Pointer: don’t aim a laser at an aircraft

January 6, 2017 – This post is on behalf of FAA Aviation Safety in Kenai, Alaska, in an educational outreach effort to students and the Kenai Peninsula communities.

Homer and Kenai report aircraft are being targeted by lasers.

When aimed at an aircraft from the ground, the powerful beam of light from a handheld laser can travel more than a mile and illuminate a cockpit, disorienting and temporarily blinding pilots. Those who have been subject to such attacks have described them as the equivalent of a camera flash going off in a pitch black car at night.

The Federal Aviation Administration along with local law enforcement investigates each report.
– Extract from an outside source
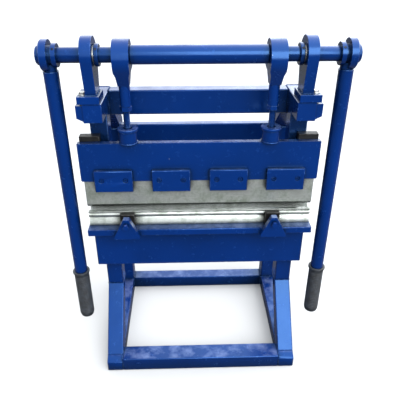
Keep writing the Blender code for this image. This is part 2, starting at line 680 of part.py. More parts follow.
def build_rod(tag, side):
    """The connecting rod on its journal, with its neck, round stem and both bores."""
    x = side * ROD_CENTRE
    axis = (x, MID_Y, JOURNAL_Z)
    swinging = pivot("rod_axis_" + tag, axis)
    half = ROD_WIDTH / 2
    neck_base = RAM_TOP + ROD_NECK_END
    neck_top = RAM_TOP + ROD_NECK_TOP
    outline = head_and_foot(MID_Y, JOURNAL_Z, ROD_HEAD, ROD_FOOT / 2, neck_base)
    rod = prism_x("con_rod_" + tag, outline, x - half, x + half, BLUE, swinging, origin=axis)
    for way in (-1, 1):
        root = x + way * ROD_STEM_RADIUS
        face = x + way * half
        wedge = [(face + way * 0.004, neck_top + 0.008), (face + way * 0.004, neck_base - 0.010)]
        wedge += [(root - way * 0.0005, neck_base - 0.010), (root + way * 0.0005, neck_base + 0.0012)]
        wedge.append((face - way * 0.0035, neck_top - 0.014))
        title = "neck_cut_%s_%d" % (tag, way)
        cut = prism_y(title, wedge, MID_Y - 0.09, MID_Y + 0.09, None, cutter=True)
        boolean(rod, cut, "DIFFERENCE")
    spot = (x, MID_Y, 0)
    stem = bar(ROD_STEM_RADIUS, STEM_END, neck_base + 0.012)
    boolean(rod, turned("rod_stem_" + tag, stem, spot, "Z", None, steps=24, cutter=True), "UNION")
    drill = bar(JOURNAL_RADIUS + TURN_GAP, -0.04, 0.04)
    boolean(rod, turned("rod_bore_" + tag, drill, axis, "X", None, cutter=True), "DIFFERENCE")
    thread_top = STEM_END + SCREW_ENGAGED
    drill = bar(SCREW_RADIUS + GAP, STEM_END - 0.014, thread_top + 0.003)
    tapped = turned("screw_bore_" + tag, drill, spot, "Z", None, steps=SMALL_ROUND, cutter=True)
    boolean(rod, tapped, "DIFFERENCE")
    build_rod_screw(tag, x, swinging, tapped, thread_top)


def build_rod_screw(tag, x, swinging, tapped, thread_top):
    """The screw in the rod's stem, whose head reaches into the ram socket, and its lock nut."""
    top = STEM_END - GAP
    across = hexagon(NUT_ACROSS, (x, MID_Y))
    seat = (x, MID_Y, top)
    nut = prism_z("lock_nut_" + tag, across, top - NUT_HEIGHT, top, BLUE, swinging, origin=seat)
    boolean(nut, tapped, "DIFFERENCE")
    head = SCREW_HEAD_RADIUS
    profile = [(0, thread_top), (SCREW_RADIUS - 0.001, thread_top), (SCREW_RADIUS, thread_top - 0.001)]
    profile += [(SCREW_RADIUS, HEAD_TOP), (head - 0.001, HEAD_TOP), (head, HEAD_TOP - 0.001)]
    profile += [(head, HEAD_BASE + 0.003), (head - 0.003, HEAD_BASE), (0, HEAD_BASE)]
    seat = (x, MID_Y, HEAD_TOP)
    name = "adjusting_screw_" + tag
    turned(name, profile, (x, MID_Y, 0), "Z", BLUE, swinging, steps=SMALL_ROUND, origin=seat)


def build_socket(tag, side, sliding):
    """A cup on the ram's top edge, with a ring screwed on it that holds the screw's head in."""
    x = side * ROD_CENTRE
    well = SCREW_HEAD_RADIUS + PIVOT_SIDE_GAP
    rim = CAP_BASE - GAP
    floor = SOCKET_BASE + SOCKET_FLOOR
    cup = [(0, SOCKET_BASE), (SOCKET_RADIUS, SOCKET_BASE), (SOCKET_RADIUS, rim)]
    cup += [(well, rim), (well, floor), (0, floor)]
    spot = (x, MID_Y, 0)
    seat = (x, MID_Y, SOCKET_BASE)
    turned("ram_socket_" + tag, cup, spot, "Z", BLUE, sliding, origin=seat)
    lid = ring(CAP_RADIUS, SCREW_RADIUS + PIVOT_SIDE_GAP, CAP_BASE, CAP_TOP, 0.001)
    turned("socket_cap_" + tag, lid, spot, "Z", BLUE, sliding, origin=(x, MID_Y, CAP_BASE))


def build_ram():
    """The sliding ram plate with its punch, clamp plates and guide shoes."""
    top = (0, MID_Y, RAM_TOP)
    sliding = pivot("ram_axis", top)
    half = RAM_WIDTH / 2
    corner = RAM_CORNER
    outline = [(-half + corner, RAM_BASE), (half - corner, RAM_BASE), (half, RAM_BASE + corner)]
    outline += [(half, RAM_TOP), (-half, RAM_TOP), (-half, RAM_BASE + corner)]
    prism_y("ram_plate", outline, RAM_FRONT, RAM_BACK, BLUE, sliding, edge=0.001, origin=top)
    long = half - PUNCH_INSET
    thick = PUNCH_THICK / 2
    joint = RAM_BASE - GAP
    shoulder = PUNCH_TIP + PUNCH_BEVEL
    outline = [(MID_Y - thick, joint), (MID_Y - thick, shoulder), (MID_Y - 0.001, PUNCH_TIP)]
    outline += [(MID_Y + 0.001, PUNCH_TIP), (MID_Y + thick, shoulder), (MID_Y + thick, joint)]
    prism_x("punch", outline, -long, long, STEEL, sliding, origin=(0, MID_Y, PUNCH_TIP))
    for number in range(4):
        build_clamp(number, sliding)
    for tag, side in SIDES:
        build_socket(tag, side, sliding)
        build_shoe(tag, side, sliding)


def build_clamp(number, sliding):
    """A plate across the joint of ram and punch, with two counterbored screw holes."""
    x = (number - 1.5) * CLAMP_PITCH
    half = CLAMP_WIDTH / 2
    top = RAM_BASE + CLAMP_RISE
    low = (x - half, RAM_FRONT - CLAMP_THICK - GAP, top - CLAMP_HEIGHT)
    high = (x + half, RAM_FRONT - GAP, top)
    plate = box("punch_clamp_%d" % (number + 1), low, high, BLUE, sliding, edge=0.0015)
    drill = bar(CLAMP_BORE, -CLAMP_BORE_DEPTH, CLAMP_BORE_DEPTH)
    for way in (-1, 1):
        across = x + way * CLAMP_BORE_SPACING / 2
        spot = (across, RAM_FRONT - CLAMP_THICK, RAM_BASE + CLAMP_BORE_ABOVE_JOINT)
        title = "clamp_bore_%d_%d" % (number + 1, way)
        boolean(plate, turned(title, drill, spot, "Y", None, steps=16, cutter=True), "DIFFERENCE")


def build_shoe(tag, side, sliding):
    """A guide bar between the ram end and the column, with a hook that wraps round the column."""
    inside = side * (FRAME_OUT + SLIDE_GAP)
    outside = side * (FRAME_OUT + SLIDE_GAP + SHOE_WALL)
    tip = side * (FRAME_OUT - SHOE_LIP_REACH)
    front = RAM_BACK + GAP
    face = COLUMN_FRONT - SLIDE_GAP
    lip = COLUMN_BACK + SLIDE_GAP
    hook_top = RAM_TOP - SHOE_DROP
    base = hook_top - SHOE_HEIGHT
    low, high = sorted((tip, outside))
    top = RAM_TOP + SHOE_RISE
    name = "guide_shoe_" + tag
    shoe = box(name, (low, front, base), (high, face, top), BLACK, sliding, edge=0.0008)
    wrap = outside - side * 0.0008
    outline = [(wrap, front + 0.004), (wrap, lip + SHOE_LIP), (tip, lip + SHOE_LIP), (tip, lip)]
    outline += [(inside, lip), (inside, front + 0.004)]
    hook = prism_z("shoe_hook_" + tag, outline, base + 0.001, hook_top, BLACK, cutter=True)
    boolean(shoe, hook, "UNION")


SIDES = (("left", -1), ("right", 1))
for side_tag, side_way in SIDES:
    build_side(side_tag, side_way)
    build_die_clamp(side_tag, side_way)
    build_pedestal(side_tag, side_way)
    build_rod(side_tag, side_way)
build_cross_members()
build_bed()
build_die()
build_shaft()
build_ram()
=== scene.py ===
# %% [markdown]
# # The looks of a hand-operated sheet metal brake
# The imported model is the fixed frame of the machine: every solid already has its size and place.
# This lesson gives each solid a finished surface and adds the small things that a maker's eye
# looks for, such as weld beads, screw threads and ribbed grips. Positions are read from the
# frame's own boxes, so nothing here has to be fitted by hand.

import json
import math

import bmesh
import bpy
from mathutils import Matrix, Vector


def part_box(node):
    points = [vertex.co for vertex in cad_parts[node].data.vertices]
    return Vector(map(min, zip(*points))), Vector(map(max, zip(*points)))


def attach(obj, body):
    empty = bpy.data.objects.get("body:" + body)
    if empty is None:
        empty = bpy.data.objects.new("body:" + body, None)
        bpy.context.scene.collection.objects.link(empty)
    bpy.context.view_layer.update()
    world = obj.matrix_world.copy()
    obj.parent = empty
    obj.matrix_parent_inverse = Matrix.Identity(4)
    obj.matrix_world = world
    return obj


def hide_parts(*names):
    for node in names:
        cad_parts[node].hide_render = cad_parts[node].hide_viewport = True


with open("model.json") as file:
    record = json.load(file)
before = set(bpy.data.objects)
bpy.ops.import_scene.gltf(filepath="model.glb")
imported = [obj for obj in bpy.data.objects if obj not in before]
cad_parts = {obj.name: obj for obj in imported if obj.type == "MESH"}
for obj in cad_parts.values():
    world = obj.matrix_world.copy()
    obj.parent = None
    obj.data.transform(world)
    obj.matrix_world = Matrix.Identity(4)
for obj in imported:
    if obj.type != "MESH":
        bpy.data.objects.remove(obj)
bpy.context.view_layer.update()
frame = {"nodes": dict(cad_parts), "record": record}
record = frame["record"]
SLOTS = {entry["node"]: entry["material_slot"] for entry in record["subparts"]}
BODY_OF = {}
for body, members in record["behaviour"]["bodies"].items():
    for member in members:
        BODY_OF[member] = body

# %% [markdown]
# ## Reading places from the frame
# A node's box gives its two opposite corners. Most new pieces only need the middle of a box or
# one of its faces, so two short helpers are enough. Metres are used throughout, as in the frame.

# %% Places
MM = 0.001


def box(node):
    low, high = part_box(node)
    return Vector(low), Vector(high)


def middle(node):
    low, high = box(node)
    return (low + high) / 2


SIDES = (("left", -1), ("right", 1))
SHAFT_AXIS = middle("shaft_sleeve")
print("shaft axis height: %.1f mm" % (SHAFT_AXIS.z / MM))

# %% [markdown]
# ## Colours and shader nodes
# Paint colours are written as sRGB hex values, the way a paint chart gives them, and one function
# turns them into the linear values that a shader needs. Every material is a small tree of nodes,
# and one helper adds a node, sets its values and feeds its inputs. A number as a key picks a socket
# by its place, which the Mix node needs because several of its sockets share a name.

# %% Colour and node helpers
def linear(hex_colour):
    parts = [int(hex_colour[place:place + 2], 16) / 255 for place in (1, 3, 5)]
    parts = [part / 12.92 if part <= 0.04045 else ((part + 0.055) / 1.055) ** 2.4 for part in parts]
    return (*parts, 1.0)


def add_node(tree, kind, settings=None, links=None):
    """Adds one shader node, sets its values and sockets, and links its inputs to other outputs."""
    made = tree.nodes.new("ShaderNode" + kind)
    for key, value in (settings or {}).items():
        if isinstance(key, str) and hasattr(made, key):
            setattr(made, key, value)
    for key, value in (settings or {}).items():
        if not (isinstance(key, str) and hasattr(made, key)):
            made.inputs[key].default_value = value
    for key, source in (links or {}).items():
        tree.links.new(source, made.inputs[key])
    return made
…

If you have information of laser activity by someone you know, please take a minute to report them. Our goal is to keep the skies and pilots safe. It would be very sad if this resulted in an aircraft accident here on the Kenai Peninsula. Let’s work together as a community and stop this before anything happens.

The FBI announced a program aimed at deterring people from pointing lasers at aircraft—a felony punishable by five years in jail—and in some locations, reward those who come forward with information about individuals who engage in this dangerous activity.

Aiming a laser pointer at an aircraft is a serious matter and a violation of federal law. It is important that people understand that this is a criminal act with potentially deadly repercussions.

The new initiative—which includes a campaign to educate the public about the dangers of “lasing”—will run for 60 days in 12 FBI field offices where laser strikes against aircraft are prevalent. A key part of the program is reward money: At some locations, the Bureau will offer up to $10,000 for information leading to the arrest of any individual who intentionally aims a laser at an aircraft.

We hope that more public awareness about this issue will lower the instances of laser strikes. We also want to encourage people to come forward when they see someone committing this felony—one that could have terrible consequences for pilots and their passengers. As of December 2013, the FAA had documented at least 35 incidents where pilots required medical attention after a laser strike.

Interfering with the operation of an aircraft has long been a federal crime, but the FAA Modernization and Reform Act of 2012 specifically made it a federal felony to knowingly point the beam of a laser at an aircraft. The new law has lowered the threshold for prosecution, and the trend is on the rise for jail time in these cases. For example, a 23-year-old California man was sentenced to 21 months in prison for aiming a laser pointer at a Fresno County Sheriff’s Office helicopter. Court records showed that the man deliberately tracked and struck the aircraft.

If you have information about a lasing incident or see someone pointing a laser at an aircraft, call your local FBI office or dial 911.